Особенно страдал от голода брат Борис. Первое время он еще работал да и практически жил на заводе, где рабочих немного подкармливали. Потом тех, кто уже не мог стоять у станка, распустили по домам. У мамы нашлись две коробочки сухой горчицы. Борис разводил этот порошок и пил. Потом снял свой кожаный ремень, варил его по куску, и вся семья пила эту водичку.

В нескольких кварталах от их дома находилось ремесленное училище. Отец и там подрабатывал. Когда сил у него уже совсем не осталось, он велел Лизе сходить туда в бухгалтерию, получить причитающиеся ему деньги. Она сама уже передвигалась еле­еле да и в училище попала в первый раз. Толкнула первую попавшуюся дверь и оказалась в спортивном зале. В нем висели кольца, стояли перекладины, а в углу лежали штабелем трупы ремесленников, мальчиков и девочек – все почему­то черные.

«Ты куда?!» – раздался голос сзади. Чьи­то руки оттащили ее, и дверь перед глазами захлопнулась.

Впрочем, человек ко всему привыкает. У них во дворе была прачечная. В ту зиму в нее стаскивали покойников. Вскоре она стала полным­полна, но Лиза да и никто вокруг мертвых уже не боялись.

БЕЗ ПАПЫ

Папа умер 5 марта. Накануне рядом с их домом открыли баню, и он успел еще распорядиться: «Своди­ка ты, мать, девчонок. Ведь всю зиму не мылись». Она повела, а там стужа, ноги к полу примерзают. Чуть­чуть поплескались и обратно.

Однажды ближе к весне в квартиру вошли незнакомые девушки. Огляделись, поинтересовались самочувствием, переписали всех и объявили: 4 или 5 апреля – эвакуация. Вещей не брать, главное сейчас – вывезти людей.

В назначенный день Лизу с мамой, Галей и Борей посадили в грузовую машину и повезли к Ладожскому озеру. На берегу велели перебраться в другой такой же крытый грузовик, и он двинулся по льду.

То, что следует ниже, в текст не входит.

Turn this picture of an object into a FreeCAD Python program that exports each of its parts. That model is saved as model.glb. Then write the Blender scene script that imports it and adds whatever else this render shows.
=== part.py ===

Через щели были видны огромные промоины, Лизу обдавало брызгами, казалось, что машина вот­вот уйдет под лед, люди вскрикивали, а сопровождавшие их военные уговаривали: «Тихо! Пожалуйста, тихо!»

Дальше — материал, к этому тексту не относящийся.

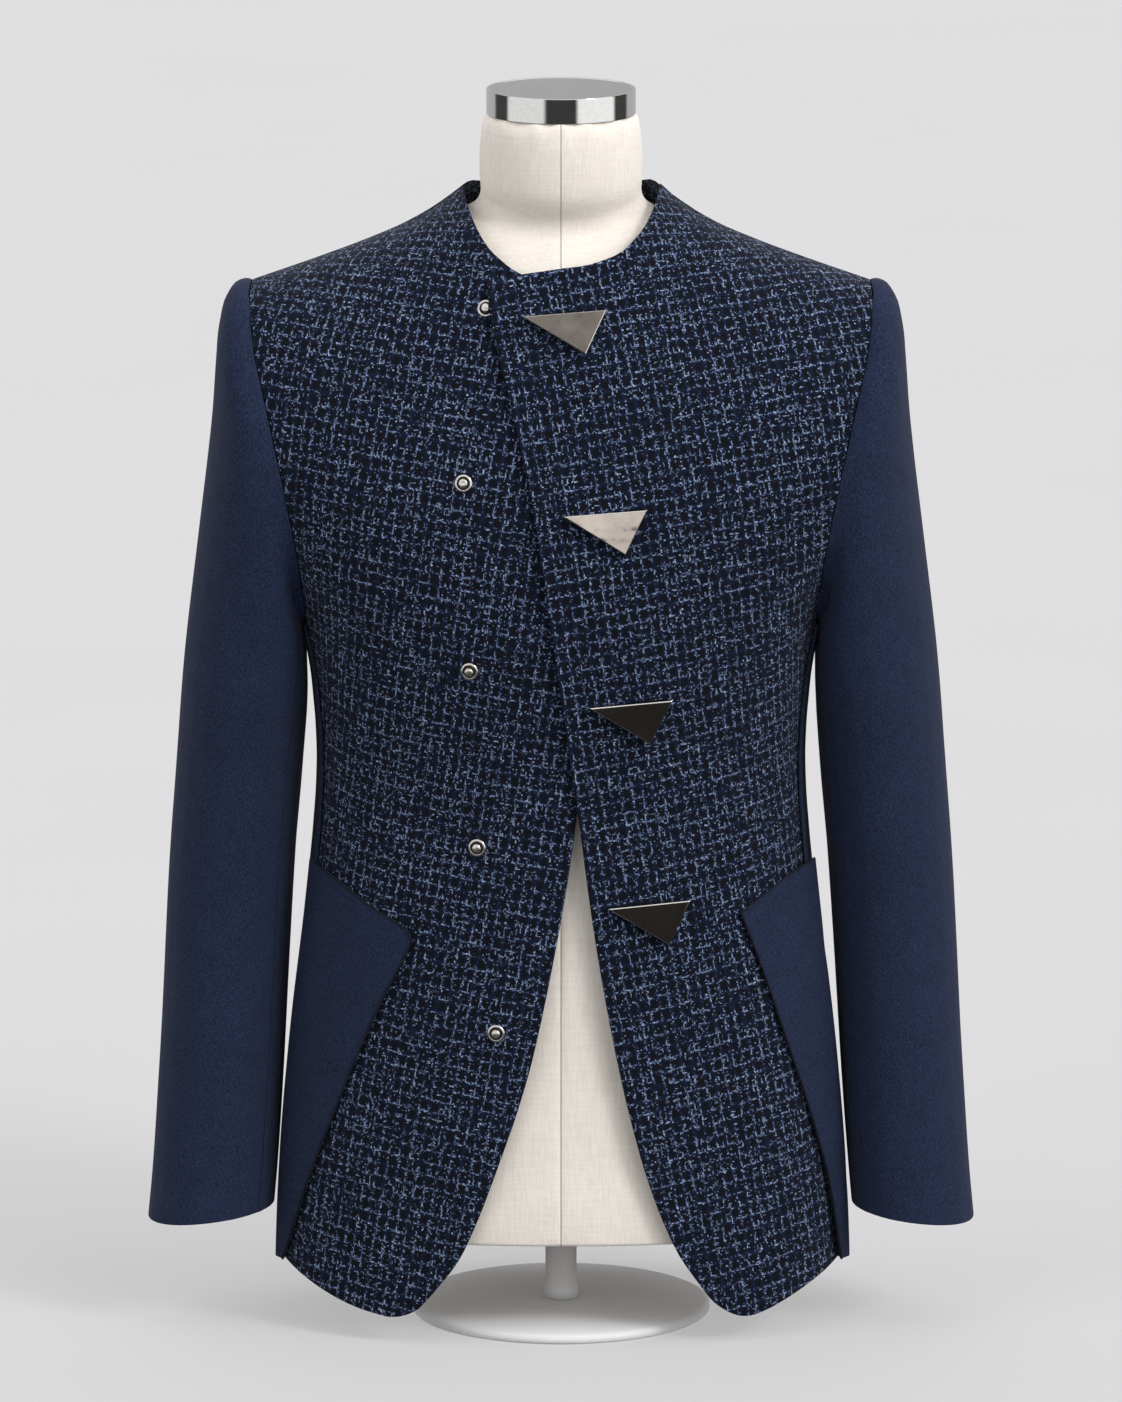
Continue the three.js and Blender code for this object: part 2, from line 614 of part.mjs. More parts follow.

А вот и противоположный берег. Замерзли страшно. Первое, что увидели, – длинные столы. Всем дали по миске пшенной каши с маслом и куску хлеба. Для некоторых из тех, кто выбрался из блокадного ада, эта щедрая порция оказалась смертельной. По дороге на каждой станции из вагонов выносили мертвых.

Кабановы выжили.

Их привезли на станцию Буй. Оттуда добрались до деревни, родины отца. Лиза с мамой, Галей и чуть живым братом Борисом начинали новую жизнь почти на пустом месте. В деревне их жалели, пока чуть­чуть окрепли, подсобляли, чем могли. Вскопали землю, помогли что­то посадить. А там наступило лето: пошли грибы, ягоды, и сразу стало легче.

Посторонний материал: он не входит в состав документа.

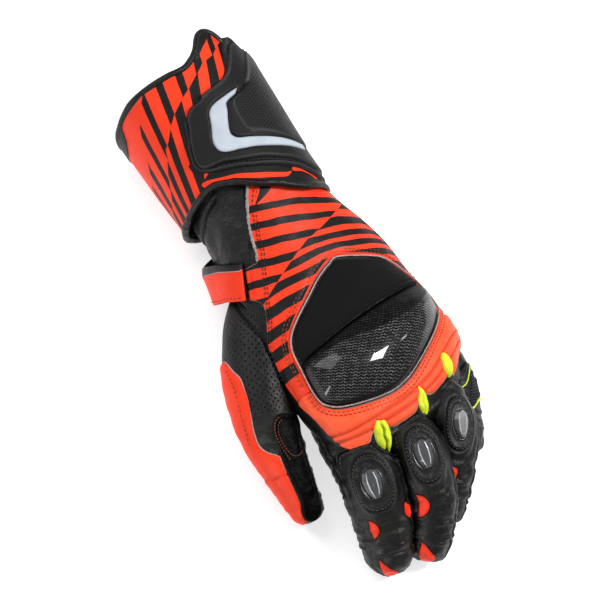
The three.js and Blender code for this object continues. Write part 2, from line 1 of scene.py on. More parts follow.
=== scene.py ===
import math

import bpy
import numpy as np
from mathutils import Matrix, Vector
from mathutils.geometry import delaunay_2d_cdt


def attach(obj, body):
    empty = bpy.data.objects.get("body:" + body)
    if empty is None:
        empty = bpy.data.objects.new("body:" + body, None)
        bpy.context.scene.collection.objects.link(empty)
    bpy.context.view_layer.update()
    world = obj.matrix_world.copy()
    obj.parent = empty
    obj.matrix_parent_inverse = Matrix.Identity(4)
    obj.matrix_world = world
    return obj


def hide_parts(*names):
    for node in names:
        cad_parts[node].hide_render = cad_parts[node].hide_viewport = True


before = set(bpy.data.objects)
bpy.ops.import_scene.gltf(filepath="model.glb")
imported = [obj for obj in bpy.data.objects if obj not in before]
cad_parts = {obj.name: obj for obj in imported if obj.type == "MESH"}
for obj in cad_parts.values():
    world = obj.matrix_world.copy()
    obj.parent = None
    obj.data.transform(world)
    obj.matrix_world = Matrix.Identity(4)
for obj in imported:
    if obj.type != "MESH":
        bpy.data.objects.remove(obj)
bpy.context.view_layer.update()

# A left race glove with a long cuff, lying palm down. Tables and outlines are in millimetres, with
# +Z out of the back of the hand, -Y towards the fingertips and -X towards the thumb.
MM = 0.001
# From the tables' origin to the shared frame's, which is under the middle of the glove
SHIFT = np.array([3.0, 48.5, 0.0])
# How square the round sections are, where 2 is an ellipse
ROUNDNESS = 2.25
FINGER_ROUNDNESS = 2.2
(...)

Лизу определили на ускоренные трехмесячные курсы трактористов. Но пришел бригадир, посмотрел на нее и пожалел сажать за руль. Поставил учетчицей.

В Ленинград они так и не вернулись. Нужен был вызов, а у них никаких родных там не осталось, только в братской могиле на Серафимовском кладбище папа. И сгинул где­то под Ленинградом брат Николай: в последний раз они видели его во время блокады, когда он приезжал с фронта на Кировский завод ремонтировать танки. Больше известий о нем не было. Его жена после всех злоключений родила мерт­вого ребенка.

Мама Лизы была очень больная, но прожила долго и всю жизнь с ней. Сестра Галя работала на моторном заводе станочницей, сейчас на пенсии, живет в Брагине. Борис работал на РТИ.

В Ярославль первой приехала Лиза – вместе с деревенскими девочками. Они после ремесленного училища работали в «Горэлектросети», привели и ее в отдел кадров. Там дали общежитие, определили помощником счетовода, обучили. Потом Елизавета Сергеевна стала бухгалтером и проработала в «Горэлектросети» всю жизнь. Вышла замуж, получила квартиру.

Сейчас мужа уже нет в живых. У нее двое детей. Дочь Ирина – заместитель директора школы­интерната № 82, заслуженный учитель РФ. Сын Вячеслав окончил авиационный институт, работал в КБ Яковлева, сейчас возглавляет авиационную фирму. У Елизаветы Сергеевны трое внуков, а ровно год назад, день в день к «ленинградскому дню», 27 января 2006 года родился правнук Антоша. Позже появилась еще правнучка Машенька.

Так что все было, наверное, не напрасно.